I decided to give the Newsflesh Trilogy by Mira Grant a fair shot by reading all three books, even though the third installment is the current nominee for Best Novel at the Hugo Awards. Captain Vorpatril’s Alliance was such a disappointment, that I plan to go back and read some of the other books in that series later, too.
I’m really glad I started with the first book, Feed, as it was a pleasant surprise. I didn’t expect I would really enjoy a zombie novel, considering zombies have pretty much inundated the market lately. Really, how many more angles can you explore with dead brain-eaters? And considering my knowledge of zombie lore starts and stops with Shaun of the Dead, I kind of dreaded the idea of having to spend my summer reading three entire books about zombies.
But I’m glad I made the commitment. In Feed, Mira Grant, or, rather Seanan McGuire (why do authors adopt pseudonyms mid-career?), builds a profound new zombie world with a meaningful historical and scientific basis to explain the presence of zombies thirty years in the future. It is a quick, eventful read starring a cast of characters with famous nomenclatures (Shaun, Buffy, and several derivatives of George Romero.) At first, I thought I would be annoyed by reading about a perky, kick-ass blonde named Buffy, but the tongue-in-cheek jest faded as the character developed into her own identity.

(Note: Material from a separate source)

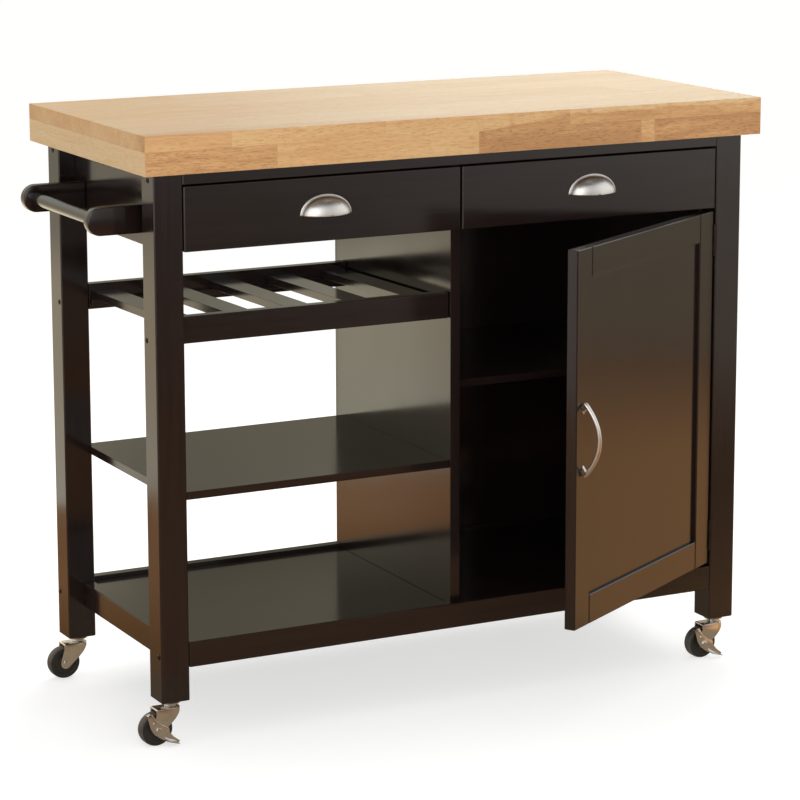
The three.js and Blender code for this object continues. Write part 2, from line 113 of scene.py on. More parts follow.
def noise(tree, vector, scale=1.0, detail=3.0, rough=0.5, distort=0.0):
    made = node(tree, "ShaderNodeTexNoise")
    link(tree, vector, made.inputs["Vector"])
    made.inputs["Scale"].default_value = scale
    made.inputs["Detail"].default_value = detail
    made.inputs["Roughness"].default_value = rough
    made.inputs["Distortion"].default_value = distort
    return made.outputs["Fac"]


def ramp(tree, value, stops):
    """A colour ramp through (position, colour) stops."""
    made = node(tree, "ShaderNodeValToRGB")
    link(tree, value, made.inputs[0])
    band = made.color_ramp
    while len(band.elements) > 2:
        band.elements.remove(band.elements[-1])
    for i, (at, colour) in enumerate(stops):
        element = band.elements[i] if i < 2 else band.elements.new(at)
        element.position = at
        element.color = (*colour, 1.0) if len(colour) == 3 else colour
    return made.outputs[0]


def grey(tree, value, low_at, high_at, low=0.0, high=1.0):
    """Maps low_at..high_at to low..high, clamped."""
    made = node(tree, "ShaderNodeMapRange")
    link(tree, value, made.inputs["Value"])
    for key, number in zip(("From Min", "From Max", "To Min", "To Max"), (low_at, high_at, low, high)):
        made.inputs[key].default_value = number
    return made.outputs[0]


def blend_colour(tree, factor, a, b):
    made = node(tree, "ShaderNodeMix", data_type="RGBA")
    for socket, value in ((made.inputs[0], factor), (made.inputs[6], a), (made.inputs[7], b)):
        if hasattr(value, "is_linked"):
            link(tree, value, socket)
        else:
            socket.default_value = value if isinstance(value, float) else (*value, 1.0)
    return made.outputs[2]


def bump(tree, shader, height, strength, distance, after=None):
    made = node(tree, "ShaderNodeBump")
    made.inputs["Strength"].default_value = strength
    made.inputs["Distance"].default_value = distance
    link(tree, height, made.inputs["Height"])
    if after is not None:
        link(tree, after, made.inputs["Normal"])
    link(tree, made.outputs[0], shader.inputs["Normal"])
    return made.outputs[0]


# ---------------------------------------------------------------- materials
def edge_mask(tree, radius, low=0.004, high=0.10):
    """Rounded shading normal and a mask that is 1 along outside and inside corners."""
    rounded = node(tree, "ShaderNodeBevel", samples=4)
    rounded.inputs["Radius"].default_value = radius
    flat = node(tree, "ShaderNodeNewGeometry").outputs["Normal"]
    dot = node(tree, "ShaderNodeVectorMath", operation="DOT_PRODUCT")
    link(tree, rounded.outputs[0], dot.inputs[0])
    link(tree, flat, dot.inputs[1])
    return rounded.outputs[0], grey(tree, maths(tree, "SUBTRACT", 1.0, dot.outputs["Value"]), low, high)


def lacquer(name, scale, turn=0.0):
    """Dark espresso lacquer over wood: grain stretched along one axis, rubbed brown on the edges."""
    mat, tree, shader = new_material(name)
    place = node(tree, "ShaderNodeTexCoord").outputs["Object"]
    along = scaled(tree, place, scale, rotation=(0, 0, turn))
    fibre = noise(tree, along, 1.0, 4.0, 0.6, 0.4)
    broad = noise(tree, along, 0.13, 2.0, 0.5)
    cloud = noise(tree, place, 9.0, 3.0, 0.55)
    peel = noise(tree, place, 700.0, 1.0, 0.4)
    rounded, edge = edge_mask(tree, 0.0009)
    tone = ramp(tree, fibre, [(0.3, (0.0085, 0.0051, 0.0044)), (0.62, (0.0130, 0.0080, 0.0068))])
    colour = blend_colour(tree, grey(tree, broad, 0.35, 0.7, 0.0, 0.4), tone, (0.0160, 0.0096, 0.0076))
    rubbed = grey(tree, noise(tree, place, 55.0, 3.0, 0.6), 0.42, 0.66, 0.15, 0.75)
    worn = maths(tree, "MULTIPLY", edge, rubbed)
    colour = blend_colour(tree, worn, colour, (0.055, 0.032, 0.021))
    link(tree, colour, shader.inputs["Base Color"])
    gloss = maths(tree, "ADD", grey(tree, cloud, 0.3, 0.7, 0.10, 0.15),
                  grey(tree, fibre, 0.3, 0.7, 0.0, 0.03))
    link(tree, maths(tree, "MULTIPLY_ADD", worn, 0.15, gloss), shader.inputs["Roughness"])
    shader.inputs["IOR"].default_value = 1.55
    first = bump(tree, shader, fibre, 0.06, 0.0004, rounded)
    bump(tree, shader, peel, 0.02, 0.0002, first)
    return mat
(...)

The combination of two man-made viruses have resulted in a worldwide zombie plague. Siblings George (Georgia) and Shaun risk their lives daily to cover the news of the plague and share their findings on their popular blog, which attracts the attention of Senator Ryman, a presidential nominee, who invites them to cover his campaign. The campaign coverage brings danger and controversy to the young bloggers who seeks to expose the truth at all costs.
I don’t want to do a full review until I complete the entire series because I’m so far into the second novel that i can’t really keep the past two novels separate, but I will say these three things:
1. According to Mira Grant, stock in Starbucks and Coca-cola will still be strong in 3 decades, even in a zombiefied America. (Or maybe because of a zombiefied America?) Seriously, these characters drink way too much Coke. It probably says something about me that I worry more about them when they drink Coke for breakfast, than I do when they are fighting off zombies at the Republican National Convention.
2. This book is written in first-person narrative, which repels me like no other writing style. I’ll take overused adverbs over a first-person narrated novel. But, because this book is about young blogger journalists, first-person is the only style that suits the story.
3. No one is safe in Feed. Bravo to Mira Grant for surprising me.